### EXERCISE DETAILS
Each line from the start of the entries through the line that contains "wasm.setup();" should be output exactly, please.

- - - - - - -

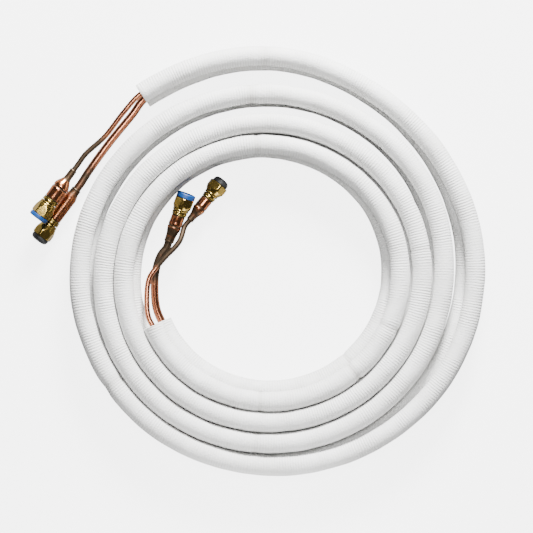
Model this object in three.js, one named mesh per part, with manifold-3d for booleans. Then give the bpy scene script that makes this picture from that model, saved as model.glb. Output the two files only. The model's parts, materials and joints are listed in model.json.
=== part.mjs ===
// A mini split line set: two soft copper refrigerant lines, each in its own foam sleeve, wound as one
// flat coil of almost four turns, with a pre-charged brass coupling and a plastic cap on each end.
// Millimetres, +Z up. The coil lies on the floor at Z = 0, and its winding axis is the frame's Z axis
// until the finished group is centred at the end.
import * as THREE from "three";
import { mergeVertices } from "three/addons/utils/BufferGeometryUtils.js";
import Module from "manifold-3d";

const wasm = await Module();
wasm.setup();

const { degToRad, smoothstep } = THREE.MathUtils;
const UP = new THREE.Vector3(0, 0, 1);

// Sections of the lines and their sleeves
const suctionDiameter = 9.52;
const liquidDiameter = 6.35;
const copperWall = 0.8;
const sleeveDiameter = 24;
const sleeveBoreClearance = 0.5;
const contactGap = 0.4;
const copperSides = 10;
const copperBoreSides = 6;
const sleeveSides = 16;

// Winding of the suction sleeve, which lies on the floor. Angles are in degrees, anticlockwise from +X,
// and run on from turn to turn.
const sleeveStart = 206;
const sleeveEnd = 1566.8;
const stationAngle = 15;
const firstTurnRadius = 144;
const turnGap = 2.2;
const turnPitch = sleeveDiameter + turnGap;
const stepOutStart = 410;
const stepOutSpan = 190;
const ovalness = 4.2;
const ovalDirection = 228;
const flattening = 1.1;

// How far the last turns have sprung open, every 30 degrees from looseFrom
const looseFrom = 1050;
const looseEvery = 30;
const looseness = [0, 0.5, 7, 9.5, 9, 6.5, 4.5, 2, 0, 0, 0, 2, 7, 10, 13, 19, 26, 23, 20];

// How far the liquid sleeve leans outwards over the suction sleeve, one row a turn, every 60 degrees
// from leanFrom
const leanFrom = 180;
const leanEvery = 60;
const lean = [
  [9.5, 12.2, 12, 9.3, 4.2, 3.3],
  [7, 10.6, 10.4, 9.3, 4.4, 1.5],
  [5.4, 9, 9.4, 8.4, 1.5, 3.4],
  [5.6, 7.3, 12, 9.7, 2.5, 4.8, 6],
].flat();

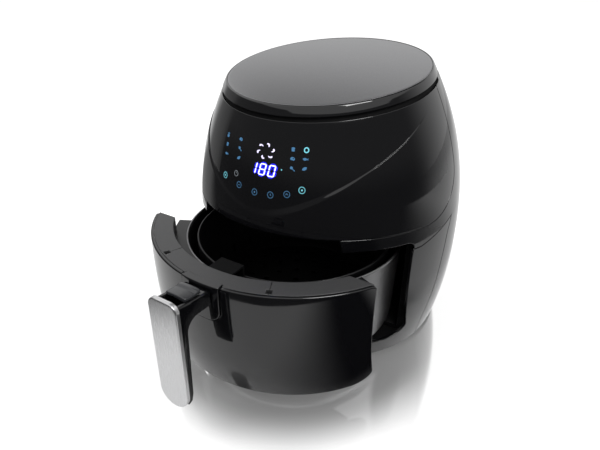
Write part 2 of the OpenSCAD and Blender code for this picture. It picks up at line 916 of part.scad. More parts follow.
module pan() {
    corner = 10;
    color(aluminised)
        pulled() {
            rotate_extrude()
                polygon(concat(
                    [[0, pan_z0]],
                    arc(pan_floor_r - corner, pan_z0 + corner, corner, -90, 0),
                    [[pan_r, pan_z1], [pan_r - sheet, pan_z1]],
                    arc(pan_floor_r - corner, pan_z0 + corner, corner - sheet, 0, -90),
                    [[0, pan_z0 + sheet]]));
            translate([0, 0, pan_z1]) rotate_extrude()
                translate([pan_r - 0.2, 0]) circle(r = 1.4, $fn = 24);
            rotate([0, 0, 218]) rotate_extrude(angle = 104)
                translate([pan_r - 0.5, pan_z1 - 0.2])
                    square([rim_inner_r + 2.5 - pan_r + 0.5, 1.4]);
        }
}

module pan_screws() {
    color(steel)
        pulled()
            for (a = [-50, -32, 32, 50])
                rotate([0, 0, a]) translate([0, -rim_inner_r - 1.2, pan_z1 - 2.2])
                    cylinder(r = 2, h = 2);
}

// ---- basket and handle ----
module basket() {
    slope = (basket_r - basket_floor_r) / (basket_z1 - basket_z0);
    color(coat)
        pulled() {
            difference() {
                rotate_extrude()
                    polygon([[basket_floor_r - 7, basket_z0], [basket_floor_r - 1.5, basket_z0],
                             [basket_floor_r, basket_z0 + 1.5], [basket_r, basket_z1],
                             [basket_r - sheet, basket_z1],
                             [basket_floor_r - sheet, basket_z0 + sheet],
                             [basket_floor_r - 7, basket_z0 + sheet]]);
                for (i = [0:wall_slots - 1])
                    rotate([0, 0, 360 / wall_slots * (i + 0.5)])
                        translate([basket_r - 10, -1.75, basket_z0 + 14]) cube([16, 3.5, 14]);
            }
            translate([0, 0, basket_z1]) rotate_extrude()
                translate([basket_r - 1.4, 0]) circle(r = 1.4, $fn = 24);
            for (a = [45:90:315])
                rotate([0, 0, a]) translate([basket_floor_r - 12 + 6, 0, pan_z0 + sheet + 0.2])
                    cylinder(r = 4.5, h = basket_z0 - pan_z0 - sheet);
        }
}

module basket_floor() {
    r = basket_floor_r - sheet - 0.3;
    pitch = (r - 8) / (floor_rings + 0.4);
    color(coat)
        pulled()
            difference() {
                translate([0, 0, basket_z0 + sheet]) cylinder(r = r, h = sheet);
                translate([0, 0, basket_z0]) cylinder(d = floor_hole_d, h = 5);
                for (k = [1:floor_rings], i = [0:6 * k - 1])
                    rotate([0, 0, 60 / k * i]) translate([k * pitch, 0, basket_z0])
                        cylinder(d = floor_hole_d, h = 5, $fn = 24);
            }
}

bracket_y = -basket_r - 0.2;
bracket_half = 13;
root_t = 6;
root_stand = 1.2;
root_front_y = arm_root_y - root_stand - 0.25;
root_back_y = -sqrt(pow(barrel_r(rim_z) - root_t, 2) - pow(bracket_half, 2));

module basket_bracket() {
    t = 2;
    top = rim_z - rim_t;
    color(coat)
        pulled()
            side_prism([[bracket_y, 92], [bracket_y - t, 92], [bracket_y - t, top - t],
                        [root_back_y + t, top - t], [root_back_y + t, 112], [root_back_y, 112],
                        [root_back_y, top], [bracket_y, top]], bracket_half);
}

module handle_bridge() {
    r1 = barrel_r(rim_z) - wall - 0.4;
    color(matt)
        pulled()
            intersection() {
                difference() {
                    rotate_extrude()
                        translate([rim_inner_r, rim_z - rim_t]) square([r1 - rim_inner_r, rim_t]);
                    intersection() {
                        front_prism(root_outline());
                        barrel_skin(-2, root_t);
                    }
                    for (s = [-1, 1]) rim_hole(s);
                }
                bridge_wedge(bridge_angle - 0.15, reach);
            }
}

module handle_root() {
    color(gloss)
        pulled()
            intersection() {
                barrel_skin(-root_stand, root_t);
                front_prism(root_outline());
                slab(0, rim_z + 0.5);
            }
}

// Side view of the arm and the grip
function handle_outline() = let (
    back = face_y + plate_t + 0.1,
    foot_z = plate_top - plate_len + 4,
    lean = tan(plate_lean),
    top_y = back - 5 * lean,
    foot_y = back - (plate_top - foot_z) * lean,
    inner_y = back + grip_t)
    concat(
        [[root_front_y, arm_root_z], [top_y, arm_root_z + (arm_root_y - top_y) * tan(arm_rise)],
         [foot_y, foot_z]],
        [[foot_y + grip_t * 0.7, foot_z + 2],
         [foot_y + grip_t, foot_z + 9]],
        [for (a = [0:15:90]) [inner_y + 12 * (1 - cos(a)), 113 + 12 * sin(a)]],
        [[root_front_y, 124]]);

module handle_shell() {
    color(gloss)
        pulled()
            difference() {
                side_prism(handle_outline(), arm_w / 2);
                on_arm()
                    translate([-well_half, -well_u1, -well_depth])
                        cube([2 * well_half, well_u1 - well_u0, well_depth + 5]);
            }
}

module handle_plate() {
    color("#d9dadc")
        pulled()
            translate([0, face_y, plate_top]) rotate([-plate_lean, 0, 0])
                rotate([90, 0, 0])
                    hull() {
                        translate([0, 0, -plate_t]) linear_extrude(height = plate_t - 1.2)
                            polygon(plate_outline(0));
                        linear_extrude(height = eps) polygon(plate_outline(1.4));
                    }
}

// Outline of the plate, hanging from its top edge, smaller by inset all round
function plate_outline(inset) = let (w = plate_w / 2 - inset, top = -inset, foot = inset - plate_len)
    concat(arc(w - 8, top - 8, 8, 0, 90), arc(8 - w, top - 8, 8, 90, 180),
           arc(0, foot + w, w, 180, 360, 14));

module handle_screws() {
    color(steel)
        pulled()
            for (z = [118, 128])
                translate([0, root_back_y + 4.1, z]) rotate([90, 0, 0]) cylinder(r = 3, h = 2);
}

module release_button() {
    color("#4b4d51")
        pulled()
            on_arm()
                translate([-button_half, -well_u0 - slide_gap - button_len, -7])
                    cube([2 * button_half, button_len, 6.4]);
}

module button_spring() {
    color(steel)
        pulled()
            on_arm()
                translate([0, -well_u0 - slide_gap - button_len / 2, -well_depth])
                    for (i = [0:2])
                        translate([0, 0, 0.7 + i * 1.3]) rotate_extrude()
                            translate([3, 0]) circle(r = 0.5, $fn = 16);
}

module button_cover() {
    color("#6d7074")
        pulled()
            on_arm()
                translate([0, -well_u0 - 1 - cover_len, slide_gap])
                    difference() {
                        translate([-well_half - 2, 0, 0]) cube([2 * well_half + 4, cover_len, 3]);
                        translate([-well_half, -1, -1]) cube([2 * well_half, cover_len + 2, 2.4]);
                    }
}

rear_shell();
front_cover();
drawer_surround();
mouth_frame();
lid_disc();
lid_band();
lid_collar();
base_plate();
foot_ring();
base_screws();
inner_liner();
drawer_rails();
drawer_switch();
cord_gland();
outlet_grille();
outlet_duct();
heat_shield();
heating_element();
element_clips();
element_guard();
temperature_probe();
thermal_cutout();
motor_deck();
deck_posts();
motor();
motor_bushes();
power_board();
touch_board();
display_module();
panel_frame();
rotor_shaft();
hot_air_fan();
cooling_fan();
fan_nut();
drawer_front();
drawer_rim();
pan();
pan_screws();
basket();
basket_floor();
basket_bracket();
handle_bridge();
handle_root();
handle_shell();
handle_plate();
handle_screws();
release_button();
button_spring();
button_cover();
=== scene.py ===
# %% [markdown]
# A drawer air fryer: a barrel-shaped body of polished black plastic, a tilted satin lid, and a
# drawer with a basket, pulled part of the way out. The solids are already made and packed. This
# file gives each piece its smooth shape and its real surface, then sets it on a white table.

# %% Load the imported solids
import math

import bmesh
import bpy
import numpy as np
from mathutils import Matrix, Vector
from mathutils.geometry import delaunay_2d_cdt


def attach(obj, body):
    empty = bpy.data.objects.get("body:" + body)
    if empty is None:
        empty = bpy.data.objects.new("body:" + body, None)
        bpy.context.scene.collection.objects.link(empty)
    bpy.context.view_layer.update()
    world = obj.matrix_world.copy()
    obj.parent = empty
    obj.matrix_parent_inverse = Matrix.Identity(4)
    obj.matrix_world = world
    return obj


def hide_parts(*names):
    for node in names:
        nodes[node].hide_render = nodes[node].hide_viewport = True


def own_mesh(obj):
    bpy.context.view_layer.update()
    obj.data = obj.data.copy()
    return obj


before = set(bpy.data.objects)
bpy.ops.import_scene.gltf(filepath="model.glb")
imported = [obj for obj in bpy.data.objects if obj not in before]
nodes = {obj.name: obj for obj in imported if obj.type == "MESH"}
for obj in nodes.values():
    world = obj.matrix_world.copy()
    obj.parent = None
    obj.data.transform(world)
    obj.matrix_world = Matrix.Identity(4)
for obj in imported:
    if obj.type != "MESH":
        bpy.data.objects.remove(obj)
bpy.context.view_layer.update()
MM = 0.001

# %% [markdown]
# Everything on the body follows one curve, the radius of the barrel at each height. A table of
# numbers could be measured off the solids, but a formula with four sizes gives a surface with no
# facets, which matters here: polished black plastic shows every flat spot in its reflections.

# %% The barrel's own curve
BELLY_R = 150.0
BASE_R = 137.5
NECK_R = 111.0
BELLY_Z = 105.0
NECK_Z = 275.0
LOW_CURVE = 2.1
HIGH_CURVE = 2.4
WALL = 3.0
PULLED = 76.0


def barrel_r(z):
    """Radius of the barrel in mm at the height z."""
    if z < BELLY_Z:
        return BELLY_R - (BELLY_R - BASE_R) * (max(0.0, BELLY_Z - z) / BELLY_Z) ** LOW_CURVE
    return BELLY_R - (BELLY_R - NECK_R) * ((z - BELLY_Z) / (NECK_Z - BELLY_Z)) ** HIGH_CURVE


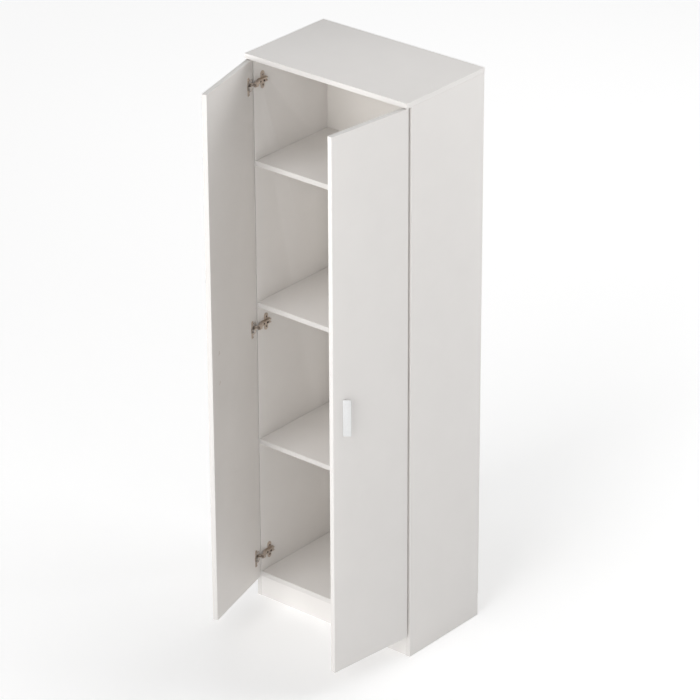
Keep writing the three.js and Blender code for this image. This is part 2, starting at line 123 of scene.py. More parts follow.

- - - - - - -

### THE OUTPUT
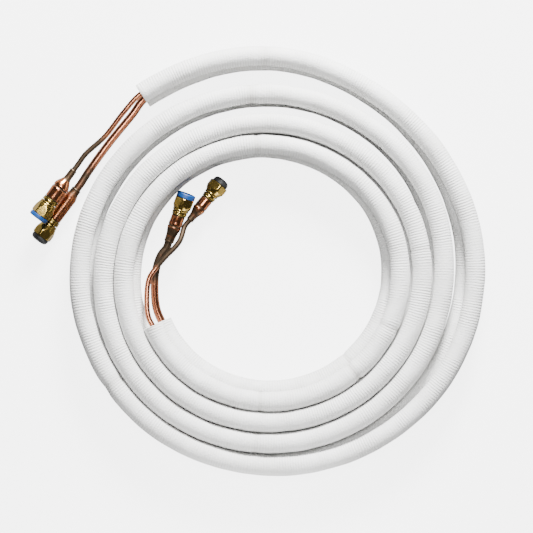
Model this object in three.js, one named mesh per part, with manifold-3d for booleans. Then give the bpy scene script that makes this picture from that model, saved as model.glb. Output the two files only. The model's parts, materials and joints are listed in model.json.
=== part.mjs ===
// A mini split line set: two soft copper refrigerant lines, each in its own foam sleeve, wound as one
// flat coil of almost four turns, with a pre-charged brass coupling and a plastic cap on each end.
// Millimetres, +Z up. The coil lies on the floor at Z = 0, and its winding axis is the frame's Z axis
// until the finished group is centred at the end.
import * as THREE from "three";
import { mergeVertices } from "three/addons/utils/BufferGeometryUtils.js";
import Module from "manifold-3d";

const wasm = await Module();
wasm.setup();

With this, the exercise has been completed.